Propitiation. That’s one you don’t hear often, but it has become one of my favorites. We really should use it more (just pass the towels). I got so excited when I started studying the big, “church” words. We quit using them because we were trying to make church “seeker friendly.” But we dumbed ourselves down, when we should have just educated our listeners.
If you look up the English word propitiation in a lexicon, you find other big, religious words – like expiation, conciliation, redemption, and justification. Webster’s dictionary defines most of these words around the concept of attempting to please God, to make atonement, find forgiveness, restore peace or friendship with God.
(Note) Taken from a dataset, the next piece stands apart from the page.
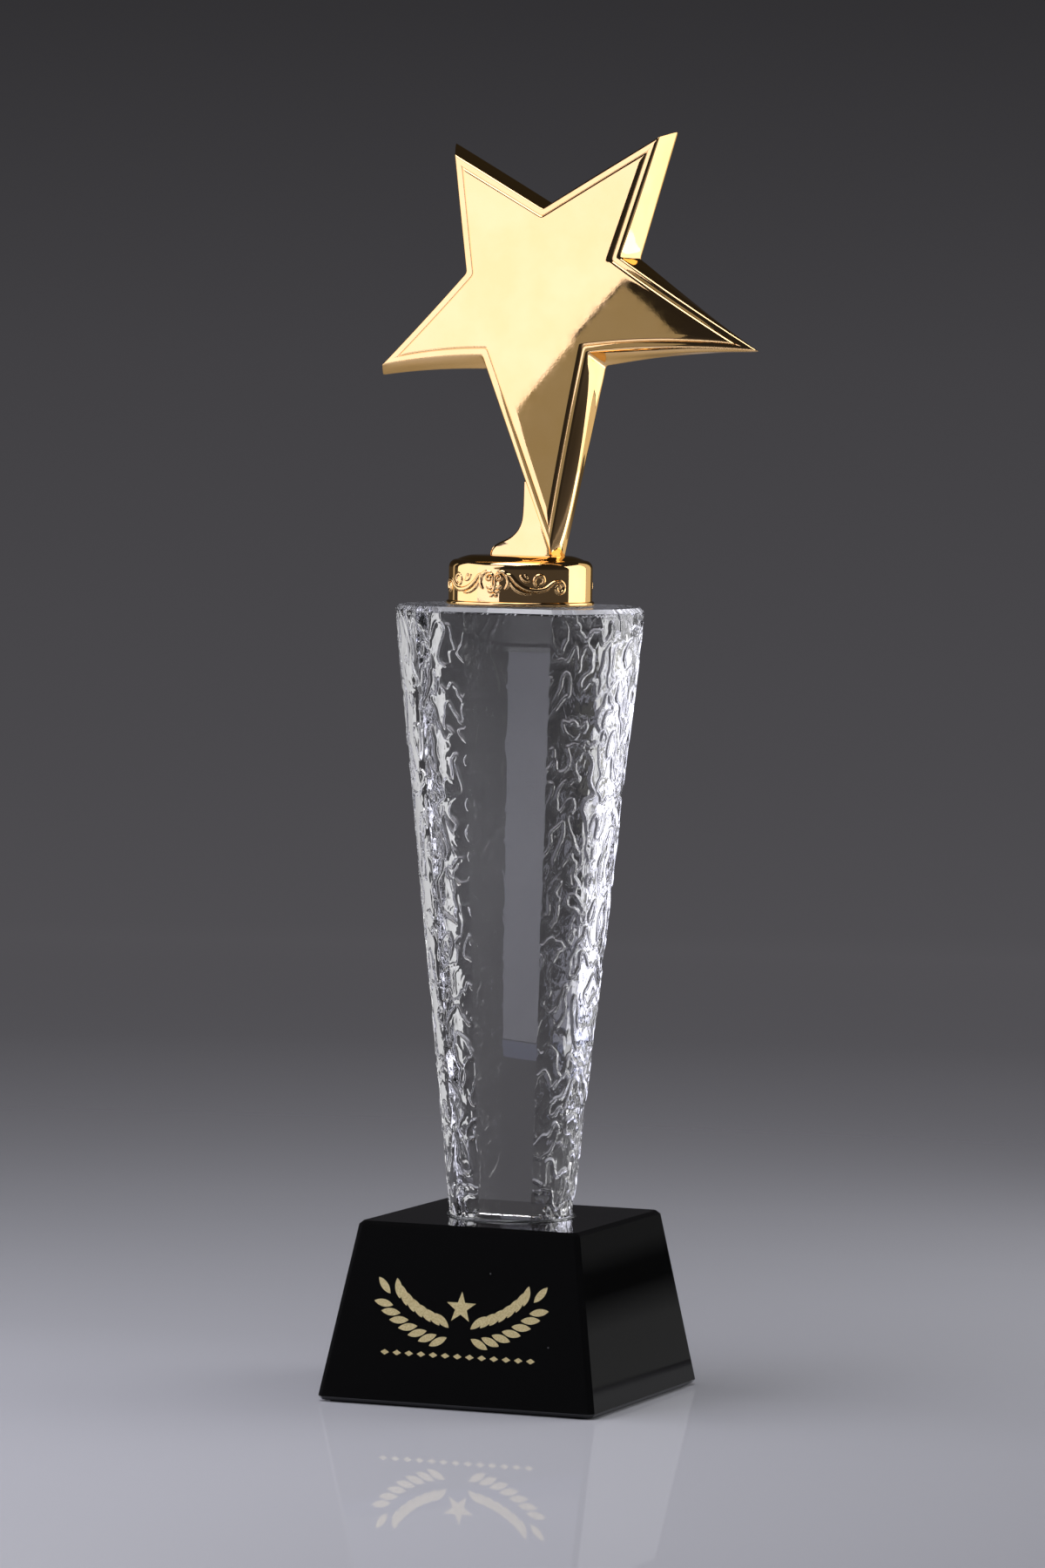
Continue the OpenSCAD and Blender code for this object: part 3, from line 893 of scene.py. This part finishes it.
def add_softbox(name, azimuth, elevation, distance, size, radiance, colour, target):
    """A soft light that faces the award. azimuth 0 is the front and 90 the right, in degrees."""
    data = bpy.data.lights.new(name, "AREA")
    data.shape = "RECTANGLE"
    data.size, data.size_y = size
    data.energy = radiance * math.pi * size[0] * size[1]
    data.color = colour
    light = bpy.data.objects.new(name, data)
    bpy.context.scene.collection.objects.link(light)
    a, e = math.radians(azimuth), math.radians(elevation)
    away = Vector((math.sin(a) * math.cos(e), -math.cos(a) * math.cos(e), math.sin(e)))
    turn = away.to_track_quat("Z", "Y").to_matrix().to_4x4()
    light.matrix_world = Matrix.Translation(Vector(target) + away * distance) @ turn
    light.visible_camera = False
    return light


FLOOR_CENTRE = (-0.10, -0.42)
# Greys of the floor's painted pool of light at distances in metres from that centre, pale near the award
# and darker away from it; it clears away at the last ones
FLOOR_PAINTED_LIGHT_GREYS = [(0.0, 0.85), (0.3, 0.72), (0.5, 0.62), (0.85, 0.62), (1.3, 0.50), (1.8, 0.27), (2.6, 0.12)]
FLOOR_CLEAR = (0.75, 1.9)
# Grey of the studio by the upward part of the direction looked in
STUDIO_GREYS = [(-0.30, 0.40), (-0.13, 0.30), (-0.104, 0.17), (-0.092, 0.105), (-0.078, 0.079),
                (-0.055, 0.070), (0.0, 0.054), (0.05, 0.031), (0.25, 0.022), (1.0, 0.018)]


def add_grey_ramp(nodes, links, value, greys, tint):
    """A ramp through greys given at values, tinted; returns its colour."""
    low, high = greys[0][0], greys[-1][0]
    ramp = nodes.new("ShaderNodeValToRGB")
    elements = ramp.color_ramp.elements
    elements.remove(elements[1])
    for i, (where, grey) in enumerate(greys):
        stop = elements[0] if i == 0 else elements.new((where - low) / (high - low))
        stop.position = (where - low) / (high - low)
        stop.color = (*[grey * c for c in tint], 1)
    links.new(add_range(nodes, links, value, low, high, 0, 1), ramp.inputs["Fac"])
    return ramp.outputs["Color"]


def add_floor():
    """A wide floor with a painted pool of light: pale near the award, growing darker and clearing into the
    dim studio away from it.
    """
    radius = 6.0
    segments, rows = 96, 24
    turn = np.arange(segments) * 2 * math.pi / segments
    reach = radius * np.linspace(0, 1, rows + 1)[1:] ** 2
    points = [(r * math.cos(t) / MM, r * math.sin(t) / MM, 0) for r in reach for t in turn] + [(0, 0, 0)]
    faces = ring_faces(rows, segments)[:, ::-1].tolist()
    faces += fan_faces(np.arange(segments), rows * segments, True).tolist()
    material, nodes, links, shader = new_material("studio_floor")
    place = nodes.new("ShaderNodeTexCoord")
    offset = nodes.new("ShaderNodeVectorMath")
    offset.operation = "DISTANCE"
    offset.inputs[1].default_value = (*FLOOR_CENTRE, 0)
    links.new(place.outputs["Object"], offset.inputs[0])
    away = offset.outputs["Value"]
    # Painted pool of light: the floor's colour darkens with distance from the award
    grey = add_grey_ramp(nodes, links, away, FLOOR_PAINTED_LIGHT_GREYS, (0.985, 0.985, 1.05))
    links.new(grey, shader.inputs["Base Color"])
    shader.inputs["Roughness"].default_value = 0.015
    shader.inputs["IOR"].default_value = 1.17
    clear = nodes.new("ShaderNodeBsdfTransparent")
    mix = nodes.new("ShaderNodeMixShader")
    fade = add_range(nodes, links, away, *FLOOR_CLEAR, 0, 1)
    links.new(fade, mix.inputs["Fac"])
    links.new(shader.outputs["BSDF"], mix.inputs[1])
    links.new(clear.outputs["BSDF"], mix.inputs[2])
    links.new(mix.outputs["Shader"], nodes["Material Output"].inputs["Surface"])
    floor = make_object("studio_floor", points, faces, [material])


def add_world():
    """The dim studio round the award, paler low down where the floor clears into it."""
    world = bpy.data.worlds.new("studio")
    bpy.context.scene.world = world
    world.use_nodes = True
    nodes, links = world.node_tree.nodes, world.node_tree.links
    place = nodes.new("ShaderNodeTexCoord")
    split = nodes.new("ShaderNodeSeparateXYZ")
    links.new(place.outputs["Generated"], split.inputs[0])
    colour = add_grey_ramp(nodes, links, split.outputs["Z"], STUDIO_GREYS, (0.985, 0.95, 1.04))
    links.new(colour, nodes["Background"].inputs["Color"])


NEUTRAL = (1.0, 1.0, 1.03)
KEY_COLOUR = (1.0, 1.0, 1.22)
SHADE_COLOUR = (1.0, 0.98, 0.85)
# The big front-left softbox stands square to the way the star's panel mirrors the camera.
# Its corners are metres to the right of that way and metres above the floor.
KEY_AZIMUTH = math.radians(-22.5)
KEY_DISTANCE = 0.38
KEY_PANELS = {
    "key": (1.5, KEY_COLOUR, [
        (-0.20, 0.2024), (0.07, 0.2024), (0.07, 0.225), (0.012, 0.240), (0.012, 0.290),
        (-0.003, 0.300), (-0.003, 0.350), (0.012, 0.374), (0.040, 0.414),
        (0.085, 0.478), (0.085, 0.62), (-0.20, 0.62)]),
    "key_shade": (0.30, SHADE_COLOUR, [
        (-0.002, 0.332), (0.0135, 0.332), (0.0135, 0.296), (0.030, 0.270), (0.074, 0.300),
        (0.075, 0.388), (0.054, 0.404), (0.041, 0.413), (0.013, 0.373), (-0.002, 0.349)]),
    "key_foot": (0.80, (0.88, 0.98, 1.6), [
        (-0.20, 0.1965), (0.07, 0.1965), (0.07, 0.2020), (-0.20, 0.2020)]),
}
# Seen through the notch of the key: the leg mirrors the shade, and the column the lit part above it
FAR_DISTANCE = 0.76
FAR_PANELS = {
    "far_shade": (0.30, SHADE_COLOUR, [(-0.02, 0.34), (0.04, 0.34), (0.04, 0.4135), (-0.02, 0.4135)]),
    "far_key": (1.5, KEY_COLOUR, [(-0.03, 0.4138), (0.03, 0.4138), (0.03, 0.485), (-0.03, 0.485)]),
}
# Upright panels round the award: radiance, colour, azimuth and distance of both ends, lowest and highest
SIDE_PANELS = {
    "side": (1.5, (1.0, 1.0, 1.08), (-50, 0.43), (-97, 0.50), (0.02, 0.62)),
    "left_edge": (0.5, NEUTRAL, (-109, 0.55), (-115, 0.55), (0.10, 0.45)),
    "right_rear": (1.9, NEUTRAL, (104, 0.60), (149, 0.60), (0.18, 0.62)),
    "right_low": (3.4, (1.0, 1.0, 1.01), (104, 0.60), (149, 0.60), (0.004, 0.18)),
    "right_back": (0.7, NEUTRAL, (150, 0.60), (172, 0.60), (0.09, 0.62)),
}
# A low card behind the award that the block's right face mirrors, with its greys by height
CARD_ENDS = ((149, 0.60), (161, 0.60))
CARD_GREYS = [(0.001, 0.112), (0.019, 0.106), (0.0315, 0.0), (0.0385, 0.0), (0.046, 0.042), (0.089, 0.046)]
FLOOR_LIGHT = dict(azimuth=-22.5, elevation=18.4, distance=0.79, size=(0.28, 0.5), radiance=4.2,
                   colour=(1, 1, 1.03), target=(0, 0, 0))
TOP_LIGHT = dict(azimuth=-20, elevation=80, distance=1.25, size=(0.9, 0.9), radiance=3.7,
                 colour=(0.98, 0.985, 1.03), target=(0, 0, 0.25))


def add_panel(name, corners, radiance, colour, greys=None):
    """A flat glowing softbox front with corners in metres, graded by height if greys are given."""
    material = bpy.data.materials.new(name)
    material.use_nodes = True
    nodes, links = material.node_tree.nodes, material.node_tree.links
    nodes.remove(nodes["Principled BSDF"])
    glow = nodes.new("ShaderNodeEmission")
    glow.inputs["Color"].default_value = (*colour, 1)
    glow.inputs["Strength"].default_value = radiance
    if greys:
        place = nodes.new("ShaderNodeTexCoord")
        split = nodes.new("ShaderNodeSeparateXYZ")
        links.new(place.outputs["Object"], split.inputs[0])
        links.new(add_grey_ramp(nodes, links, split.outputs["Z"], greys, colour), glow.inputs["Color"])
    links.new(glow.outputs["Emission"], nodes["Material Output"].inputs["Surface"])
    face = list(range(len(corners)))
    panel = make_object(name, np.array(corners) / MM, [face], [material], smooth=False)
    panel.visible_camera = False


def place_round_award(azimuth, reach):
    """Place at an azimuth in degrees, 0 at the front and 90 at the right, and a distance in metres."""
    turn = math.radians(azimuth)
    return reach * math.sin(turn), -reach * math.cos(turn)


def upright_corners(first, last, low, high):
    """Corners of an upright panel between two ends, each an azimuth and a distance."""
    x0, y0 = place_round_award(*first)
    x1, y1 = place_round_award(*last)
    return [(x0, y0, low), (x0, y0, high), (x1, y1, high), (x1, y1, low)]


def add_lights():
    """The soft panels round the award, a top light and a light for the floor."""
    away = np.array([math.sin(KEY_AZIMUTH), -math.cos(KEY_AZIMUTH), 0])
    aside = np.array([math.cos(KEY_AZIMUTH), math.sin(KEY_AZIMUTH), 0])
    for distance, panels in ((KEY_DISTANCE, KEY_PANELS), (FAR_DISTANCE, FAR_PANELS)):
        for name, (radiance, colour, outline) in panels.items():
            corners = [away * distance + aside * right + np.array([0, 0, up]) for right, up in outline]
            add_panel(name, corners, radiance, colour)
    for name, (radiance, colour, first, last, heights) in SIDE_PANELS.items():
        add_panel(name, upright_corners(first, last, *heights), radiance, colour)
    card_corners = upright_corners(*CARD_ENDS, CARD_GREYS[0][0], CARD_GREYS[-1][0])
    add_panel("low_card", card_corners, 1.0, (1.0, 1.0, 1.0), CARD_GREYS)
    add_softbox("top", **TOP_LIGHT)
    # The floor light faces straight down, and is seen neither mirrored nor through the crystal
    floor_light = add_softbox("floor_light", **FLOOR_LIGHT)
    floor_light.rotation_euler = (0, 0, KEY_AZIMUTH)
    floor_light.visible_glossy = False
    floor_light.visible_transmission = False


add_camera()
build_column()
build_foot_bond()
build_collar_bond()
build_collar()
build_star()
dress_cad_nodes()
add_world()
add_floor()
add_lights()
bpy.context.scene.view_settings.view_transform = "Standard"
It all sounds like things we have to do – big, heavy, burdensome things. And that’s just wrong!
In Exodus, God gives Moses the detailed instructions for building the tabernacle and everything inside it, including the Ark of the Covenant. In Leviticus, He tells him how all these things he built are to be used. On top of the Ark, Moses was told to make a seat, like a bench. The Hebrew word for this is “capporeth.” It was to be 2½ cubits long and 1½ cubits wide, the same as the Ark itself, and apparently functioning as the lid. Figuring a cubit at about 18″, that would be about 45″x 27″. It was called the mercy seat. At each end of it was a cherubim. The whole assembly of bench and cherubim was to be made of gold. Each of the cherubim was to face inward, looking at the mercy seat. The wings of the cherubim swept inward, toward one another, over the mercy seat, and touching wingtips. The Ark was in the innermost part of the tabernacle, the Holy of Holies. God told Moses, “And there I will meet with you; and from above the mercy seat, from between the two cherubim which are upon the ark of the testimony, I will speak to you about all that I will give you in commandment for the sons of Israel.”
On the annual Day of Atonement, the high priest would sacrifice a bull as a sin offering and a ram as a burnt offering. Then he would take from the congregation two male goats for a sin offering and a burnt offering. He would cast lots and thereby select one of the goats for the sacrifice. The blood of the bull was sprinkled on the east end of the mercy seat, and in front of the mercy seat. The blood of the goat was sprinkled on and in front of the mercy seat. The other goat was the “scapegoat,” and was presented alive before the Lord, and then released into the wilderness, representing the sins being carried away.
In the Septuagint, the Greek translation of the Hebrew Old Testament, the word “capporeth” is always translated by the Greek word “hilasterion.” That is the word used in Romans 3:25 referring to Jesus as the one “whom God displayed publicly as a propitiation in His blood through faith.”
While the Law was given as commandments to be obeyed, we miss the point that God is the “prime mover.” He is the One who told Moses to make the mercy seat. In other words, He is the One who chose to make a way, and chose the way to reconcile man to Himself. He acted first. It was not about man attempting to appease God, please God, make atonement, find forgiveness, restore peace…. God moved first! He reached out. He made the way.
Consider then, Romans 3:21-25. God took on flesh and blood in the person of His Son, the Messiah, Jesus. Jesus became the propitiation – the Mercy Seat. It wasn’t the blood of bulls or rams or goats, but through His own blood and because of the incredible “forbearance (patience) of God that He passed over the sins previously committed.” In Jesus is the Mercy Seat, the Blood, and the Passover. In Jesus is redemption, reconciliation, propitiation, atonement, forgiveness, and salvation. He is where we come to meet God, to enter His presence. And, it is by His doing. “Apart from the Law the righteousness of God has been manifested, being witnessed by the Law and the Prophets, even the righteousness of God through faith in Jesus Christ for all those who believe; for there is no distinction; for all have sinned and come short of the glory of God, being justified as a gift by His grace through the redemption which is in Christ Jesus; whom God displayed publicly as a propitiation in His blood through faith, to demonstrate His righteousness, because in the forbearance of God, He passed over the sins previously committed.” This, to me, is what Jesus meant when He said He did not come to abolish the Law or the Prophets, but to fulfill!